# Given information
'''
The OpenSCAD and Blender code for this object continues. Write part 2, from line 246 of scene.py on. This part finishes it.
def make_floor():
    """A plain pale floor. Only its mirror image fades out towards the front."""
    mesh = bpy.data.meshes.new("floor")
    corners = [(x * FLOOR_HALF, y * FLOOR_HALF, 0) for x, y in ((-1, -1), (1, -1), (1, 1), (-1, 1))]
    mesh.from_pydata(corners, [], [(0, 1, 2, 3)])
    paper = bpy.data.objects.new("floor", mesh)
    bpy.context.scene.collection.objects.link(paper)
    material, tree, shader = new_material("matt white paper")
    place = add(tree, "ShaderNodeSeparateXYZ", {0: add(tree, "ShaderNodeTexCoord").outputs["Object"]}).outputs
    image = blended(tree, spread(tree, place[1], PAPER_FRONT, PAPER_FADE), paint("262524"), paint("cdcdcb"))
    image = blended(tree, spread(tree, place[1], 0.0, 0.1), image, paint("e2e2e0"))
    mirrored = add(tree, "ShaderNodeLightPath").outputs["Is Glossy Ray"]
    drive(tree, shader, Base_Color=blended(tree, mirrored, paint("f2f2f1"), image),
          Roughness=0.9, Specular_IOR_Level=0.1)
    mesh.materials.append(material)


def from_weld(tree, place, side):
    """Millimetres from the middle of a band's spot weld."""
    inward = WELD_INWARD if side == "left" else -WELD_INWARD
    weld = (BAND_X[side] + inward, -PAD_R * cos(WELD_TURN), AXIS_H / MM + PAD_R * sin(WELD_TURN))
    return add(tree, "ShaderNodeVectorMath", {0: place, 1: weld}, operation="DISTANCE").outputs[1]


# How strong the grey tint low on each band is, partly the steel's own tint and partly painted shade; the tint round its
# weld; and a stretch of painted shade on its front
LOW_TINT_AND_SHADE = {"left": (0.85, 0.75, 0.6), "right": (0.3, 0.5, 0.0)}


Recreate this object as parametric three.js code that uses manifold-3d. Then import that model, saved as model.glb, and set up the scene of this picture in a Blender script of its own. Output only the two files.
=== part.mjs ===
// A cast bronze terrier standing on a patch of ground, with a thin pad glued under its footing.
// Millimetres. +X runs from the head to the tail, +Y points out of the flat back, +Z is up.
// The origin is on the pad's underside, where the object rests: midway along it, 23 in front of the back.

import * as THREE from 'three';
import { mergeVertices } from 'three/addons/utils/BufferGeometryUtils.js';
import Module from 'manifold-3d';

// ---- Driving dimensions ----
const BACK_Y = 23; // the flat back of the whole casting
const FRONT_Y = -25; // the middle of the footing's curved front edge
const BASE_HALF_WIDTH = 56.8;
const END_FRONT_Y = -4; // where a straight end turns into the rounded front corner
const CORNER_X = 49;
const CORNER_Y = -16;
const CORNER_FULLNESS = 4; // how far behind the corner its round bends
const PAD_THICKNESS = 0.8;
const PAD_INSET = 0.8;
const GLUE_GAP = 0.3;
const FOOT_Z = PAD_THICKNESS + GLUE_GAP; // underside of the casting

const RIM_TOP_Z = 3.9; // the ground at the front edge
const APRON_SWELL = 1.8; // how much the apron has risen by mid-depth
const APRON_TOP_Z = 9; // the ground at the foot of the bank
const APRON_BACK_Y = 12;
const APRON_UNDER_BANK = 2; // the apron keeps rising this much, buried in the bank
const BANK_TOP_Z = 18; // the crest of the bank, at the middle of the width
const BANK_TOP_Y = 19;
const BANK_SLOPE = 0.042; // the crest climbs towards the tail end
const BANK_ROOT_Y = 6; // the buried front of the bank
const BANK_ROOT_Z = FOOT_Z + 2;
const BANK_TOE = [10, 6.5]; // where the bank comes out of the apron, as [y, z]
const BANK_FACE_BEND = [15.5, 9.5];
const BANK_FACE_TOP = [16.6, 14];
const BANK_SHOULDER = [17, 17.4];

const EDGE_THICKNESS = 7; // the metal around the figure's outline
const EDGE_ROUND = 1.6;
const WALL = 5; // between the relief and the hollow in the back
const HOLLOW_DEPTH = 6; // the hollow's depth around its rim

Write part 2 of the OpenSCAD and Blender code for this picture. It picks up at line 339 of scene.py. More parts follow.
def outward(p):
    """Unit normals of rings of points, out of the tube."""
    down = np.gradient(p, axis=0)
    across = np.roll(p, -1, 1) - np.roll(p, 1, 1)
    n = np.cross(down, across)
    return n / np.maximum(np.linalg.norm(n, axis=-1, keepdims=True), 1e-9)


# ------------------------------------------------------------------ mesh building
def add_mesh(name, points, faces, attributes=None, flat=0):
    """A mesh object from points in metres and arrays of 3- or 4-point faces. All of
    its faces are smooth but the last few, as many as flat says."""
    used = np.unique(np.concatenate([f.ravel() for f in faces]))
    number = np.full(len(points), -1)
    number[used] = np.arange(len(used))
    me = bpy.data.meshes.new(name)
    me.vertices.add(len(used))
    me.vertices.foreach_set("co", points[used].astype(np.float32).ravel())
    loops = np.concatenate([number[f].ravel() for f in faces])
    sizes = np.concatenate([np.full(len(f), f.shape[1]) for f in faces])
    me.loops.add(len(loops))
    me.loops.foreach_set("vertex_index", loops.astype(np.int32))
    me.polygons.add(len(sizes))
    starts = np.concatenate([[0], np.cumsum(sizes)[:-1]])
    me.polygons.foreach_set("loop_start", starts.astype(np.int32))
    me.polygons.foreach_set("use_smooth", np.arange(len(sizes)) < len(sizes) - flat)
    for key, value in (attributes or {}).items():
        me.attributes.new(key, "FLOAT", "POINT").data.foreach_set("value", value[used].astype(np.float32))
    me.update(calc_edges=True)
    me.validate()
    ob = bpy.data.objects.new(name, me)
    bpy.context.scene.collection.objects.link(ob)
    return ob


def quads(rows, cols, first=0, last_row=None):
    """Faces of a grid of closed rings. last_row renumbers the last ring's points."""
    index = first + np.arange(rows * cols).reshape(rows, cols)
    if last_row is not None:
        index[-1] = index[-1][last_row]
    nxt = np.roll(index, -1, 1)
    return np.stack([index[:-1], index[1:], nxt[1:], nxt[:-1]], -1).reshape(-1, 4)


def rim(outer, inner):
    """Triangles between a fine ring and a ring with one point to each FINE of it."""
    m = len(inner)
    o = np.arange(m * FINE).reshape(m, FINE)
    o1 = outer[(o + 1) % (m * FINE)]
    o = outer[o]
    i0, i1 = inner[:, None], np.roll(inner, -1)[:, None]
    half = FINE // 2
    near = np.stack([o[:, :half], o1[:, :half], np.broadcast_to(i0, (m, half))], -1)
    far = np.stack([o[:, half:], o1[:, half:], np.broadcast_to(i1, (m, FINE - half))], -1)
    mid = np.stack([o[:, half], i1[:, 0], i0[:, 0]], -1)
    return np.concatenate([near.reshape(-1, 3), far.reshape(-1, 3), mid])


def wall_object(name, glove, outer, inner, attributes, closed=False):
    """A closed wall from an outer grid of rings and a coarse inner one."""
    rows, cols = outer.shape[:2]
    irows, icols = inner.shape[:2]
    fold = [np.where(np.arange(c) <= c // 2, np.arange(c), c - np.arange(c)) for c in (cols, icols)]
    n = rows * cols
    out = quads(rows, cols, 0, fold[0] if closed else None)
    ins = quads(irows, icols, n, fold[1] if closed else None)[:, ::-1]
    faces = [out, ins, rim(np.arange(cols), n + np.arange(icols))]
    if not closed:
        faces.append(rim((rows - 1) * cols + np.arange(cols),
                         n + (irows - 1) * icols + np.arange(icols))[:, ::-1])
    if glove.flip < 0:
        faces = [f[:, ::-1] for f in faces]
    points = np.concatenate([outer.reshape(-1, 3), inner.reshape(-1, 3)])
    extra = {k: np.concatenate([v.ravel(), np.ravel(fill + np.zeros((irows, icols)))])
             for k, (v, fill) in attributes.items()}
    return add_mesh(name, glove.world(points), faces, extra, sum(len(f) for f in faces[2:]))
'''
# Goal
Each line of the material must be restated exactly.

# Reply to the exercise
The OpenSCAD and Blender code for this object continues. Write part 2, from line 246 of scene.py on. This part finishes it.
def make_floor():
    """A plain pale floor. Only its mirror image fades out towards the front."""
    mesh = bpy.data.meshes.new("floor")
    corners = [(x * FLOOR_HALF, y * FLOOR_HALF, 0) for x, y in ((-1, -1), (1, -1), (1, 1), (-1, 1))]
    mesh.from_pydata(corners, [], [(0, 1, 2, 3)])
    paper = bpy.data.objects.new("floor", mesh)
    bpy.context.scene.collection.objects.link(paper)
    material, tree, shader = new_material("matt white paper")
    place = add(tree, "ShaderNodeSeparateXYZ", {0: add(tree, "ShaderNodeTexCoord").outputs["Object"]}).outputs
    image = blended(tree, spread(tree, place[1], PAPER_FRONT, PAPER_FADE), paint("262524"), paint("cdcdcb"))
    image = blended(tree, spread(tree, place[1], 0.0, 0.1), image, paint("e2e2e0"))
    mirrored = add(tree, "ShaderNodeLightPath").outputs["Is Glossy Ray"]
    drive(tree, shader, Base_Color=blended(tree, mirrored, paint("f2f2f1"), image),
          Roughness=0.9, Specular_IOR_Level=0.1)
    mesh.materials.append(material)


def from_weld(tree, place, side):
    """Millimetres from the middle of a band's spot weld."""
    inward = WELD_INWARD if side == "left" else -WELD_INWARD
    weld = (BAND_X[side] + inward, -PAD_R * cos(WELD_TURN), AXIS_H / MM + PAD_R * sin(WELD_TURN))
    return add(tree, "ShaderNodeVectorMath", {0: place, 1: weld}, operation="DISTANCE").outputs[1]


# How strong the grey tint low on each band is, partly the steel's own tint and partly painted shade; the tint round its
# weld; and a stretch of painted shade on its front
LOW_TINT_AND_SHADE = {"left": (0.85, 0.75, 0.6), "right": (0.3, 0.5, 0.0)}


Recreate this object as parametric three.js code that uses manifold-3d. Then import that model, saved as model.glb, and set up the scene of this picture in a Blender script of its own. Output only the two files.
=== part.mjs ===
// A cast bronze terrier standing on a patch of ground, with a thin pad glued under its footing.
// Millimetres. +X runs from the head to the tail, +Y points out of the flat back, +Z is up.
// The origin is on the pad's underside, where the object rests: midway along it, 23 in front of the back.

import * as THREE from 'three';
import { mergeVertices } from 'three/addons/utils/BufferGeometryUtils.js';
import Module from 'manifold-3d';

// ---- Driving dimensions ----
const BACK_Y = 23; // the flat back of the whole casting
const FRONT_Y = -25; // the middle of the footing's curved front edge
const BASE_HALF_WIDTH = 56.8;
const END_FRONT_Y = -4; // where a straight end turns into the rounded front corner
const CORNER_X = 49;
const CORNER_Y = -16;
const CORNER_FULLNESS = 4; // how far behind the corner its round bends
const PAD_THICKNESS = 0.8;
const PAD_INSET = 0.8;
const GLUE_GAP = 0.3;
const FOOT_Z = PAD_THICKNESS + GLUE_GAP; // underside of the casting

const RIM_TOP_Z = 3.9; // the ground at the front edge
const APRON_SWELL = 1.8; // how much the apron has risen by mid-depth
const APRON_TOP_Z = 9; // the ground at the foot of the bank
const APRON_BACK_Y = 12;
const APRON_UNDER_BANK = 2; // the apron keeps rising this much, buried in the bank
const BANK_TOP_Z = 18; // the crest of the bank, at the middle of the width
const BANK_TOP_Y = 19;
const BANK_SLOPE = 0.042; // the crest climbs towards the tail end
const BANK_ROOT_Y = 6; // the buried front of the bank
const BANK_ROOT_Z = FOOT_Z + 2;
const BANK_TOE = [10, 6.5]; // where the bank comes out of the apron, as [y, z]
const BANK_FACE_BEND = [15.5, 9.5];
const BANK_FACE_TOP = [16.6, 14];
const BANK_SHOULDER = [17, 17.4];

const EDGE_THICKNESS = 7; // the metal around the figure's outline
const EDGE_ROUND = 1.6;
const WALL = 5; // between the relief and the hollow in the back
const HOLLOW_DEPTH = 6; // the hollow's depth around its rim

Write part 2 of the OpenSCAD and Blender code for this picture. It picks up at line 339 of scene.py. More parts follow.
def outward(p):
    """Unit normals of rings of points, out of the tube."""
    down = np.gradient(p, axis=0)
    across = np.roll(p, -1, 1) - np.roll(p, 1, 1)
    n = np.cross(down, across)
    return n / np.maximum(np.linalg.norm(n, axis=-1, keepdims=True), 1e-9)


# ------------------------------------------------------------------ mesh building
def add_mesh(name, points, faces, attributes=None, flat=0):
    """A mesh object from points in metres and arrays of 3- or 4-point faces. All of
    its faces are smooth but the last few, as many as flat says."""
    used = np.unique(np.concatenate([f.ravel() for f in faces]))
    number = np.full(len(points), -1)
    number[used] = np.arange(len(used))
    me = bpy.data.meshes.new(name)
    me.vertices.add(len(used))
    me.vertices.foreach_set("co", points[used].astype(np.float32).ravel())
    loops = np.concatenate([number[f].ravel() for f in faces])
    sizes = np.concatenate([np.full(len(f), f.shape[1]) for f in faces])
    me.loops.add(len(loops))
    me.loops.foreach_set("vertex_index", loops.astype(np.int32))
    me.polygons.add(len(sizes))
    starts = np.concatenate([[0], np.cumsum(sizes)[:-1]])
    me.polygons.foreach_set("loop_start", starts.astype(np.int32))
    me.polygons.foreach_set("use_smooth", np.arange(len(sizes)) < len(sizes) - flat)
    for key, value in (attributes or {}).items():
        me.attributes.new(key, "FLOAT", "POINT").data.foreach_set("value", value[used].astype(np.float32))
    me.update(calc_edges=True)
    me.validate()
    ob = bpy.data.objects.new(name, me)
    bpy.context.scene.collection.objects.link(ob)
    return ob


def quads(rows, cols, first=0, last_row=None):
    """Faces of a grid of closed rings. last_row renumbers the last ring's points."""
    index = first + np.arange(rows * cols).reshape(rows, cols)
    if last_row is not None:
        index[-1] = index[-1][last_row]
    nxt = np.roll(index, -1, 1)
    return np.stack([index[:-1], index[1:], nxt[1:], nxt[:-1]], -1).reshape(-1, 4)


def rim(outer, inner):
    """Triangles between a fine ring and a ring with one point to each FINE of it."""
    m = len(inner)
    o = np.arange(m * FINE).reshape(m, FINE)
    o1 = outer[(o + 1) % (m * FINE)]
    o = outer[o]
    i0, i1 = inner[:, None], np.roll(inner, -1)[:, None]
    half = FINE // 2
    near = np.stack([o[:, :half], o1[:, :half], np.broadcast_to(i0, (m, half))], -1)
    far = np.stack([o[:, half:], o1[:, half:], np.broadcast_to(i1, (m, FINE - half))], -1)
    mid = np.stack([o[:, half], i1[:, 0], i0[:, 0]], -1)
    return np.concatenate([near.reshape(-1, 3), far.reshape(-1, 3), mid])


def wall_object(name, glove, outer, inner, attributes, closed=False):
    """A closed wall from an outer grid of rings and a coarse inner one."""
    rows, cols = outer.shape[:2]
    irows, icols = inner.shape[:2]
    fold = [np.where(np.arange(c) <= c // 2, np.arange(c), c - np.arange(c)) for c in (cols, icols)]
    n = rows * cols
    out = quads(rows, cols, 0, fold[0] if closed else None)
    ins = quads(irows, icols, n, fold[1] if closed else None)[:, ::-1]
    faces = [out, ins, rim(np.arange(cols), n + np.arange(icols))]
    if not closed:
        faces.append(rim((rows - 1) * cols + np.arange(cols),
                         n + (irows - 1) * icols + np.arange(icols))[:, ::-1])
    if glove.flip < 0:
        faces = [f[:, ::-1] for f in faces]
    points = np.concatenate([outer.reshape(-1, 3), inner.reshape(-1, 3)])
    extra = {k: np.concatenate([v.ravel(), np.ravel(fill + np.zeros((irows, icols)))])
             for k, (v, fill) in attributes.items()}
    return add_mesh(name, glove.world(points), faces, extra, sum(len(f) for f in faces[2:]))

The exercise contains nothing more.